Doce horas, doce prefecturas.
Kobe, Osaka, Kyoto, el ánimo matutino, el mar, el recuerdo de las geishas como espejismos sobre las callejuelas de Gion.
El lago Biwa en Shiga, donde uno pensaría que no hay nada digno de ser visto. El silencio.
Gifu, gris y desteñida, en donde realmente no hay nada digno de ser visto.
Aichi pasa en un abrir y cerrar de ojos. La región Kansai se apaga de golpe y las conversaciones ajenas se hacen discernibles.
A un lado el monte Fuji y al otro el mar en Shizuoka. Belleza infinita en una región interminable.
Kanagawa es la promesa desesperada de llegada al hogar.
Tokio es un alivio, un milagro, el año 2040. Este viaje no sucedió; yo vengo de la estación de Kanda.

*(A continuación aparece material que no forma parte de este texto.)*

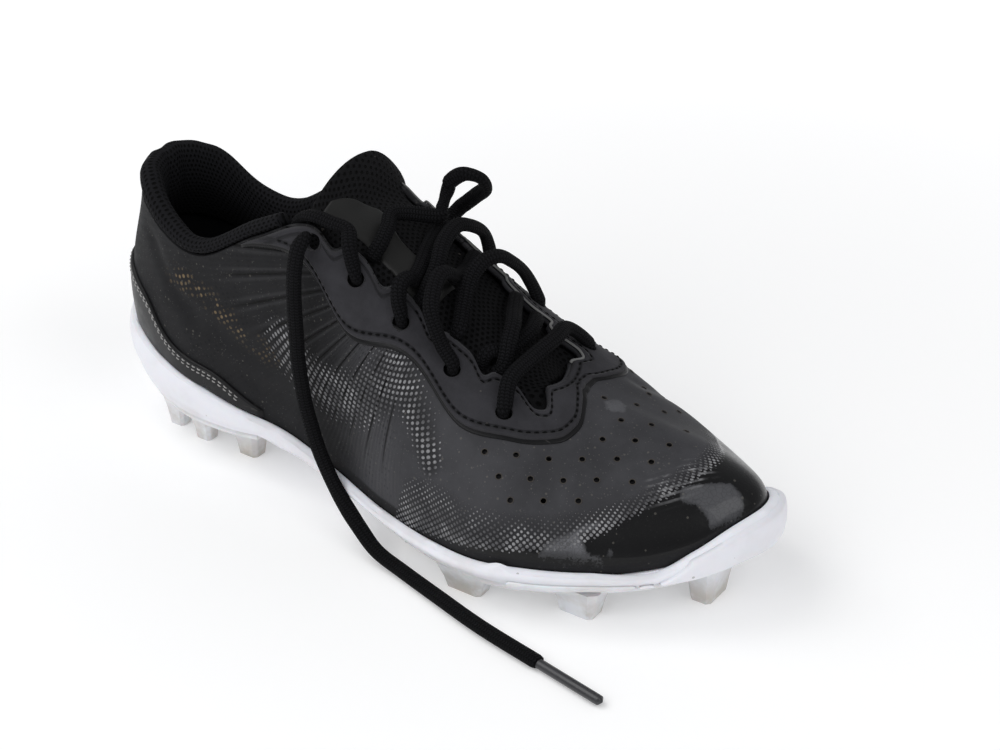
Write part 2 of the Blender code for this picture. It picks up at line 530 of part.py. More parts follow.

Chiba, Saitama, Ibaraki: un niño pide explicaciones de su padre mientras yo duermo en el bus.
Mi aliento condensando no es suficiente para convencerme de que estoy de regreso en Ibaraki.
Mi viaje a Kansai se acabó. La realidad es Tsukuba; mis amigos en Kobe y Osaka y las geishas furtivas se han disuelto en mi cabeza como el mar dorado que vi en mis sueños cuando ya había anochecido en Shizuoka.
Necesito dormir. Tal vez cuando cierre los ojos reaparezcan las postales intangibles de este día y esta semana cuyos sucesos aún no soy capaz de digerir.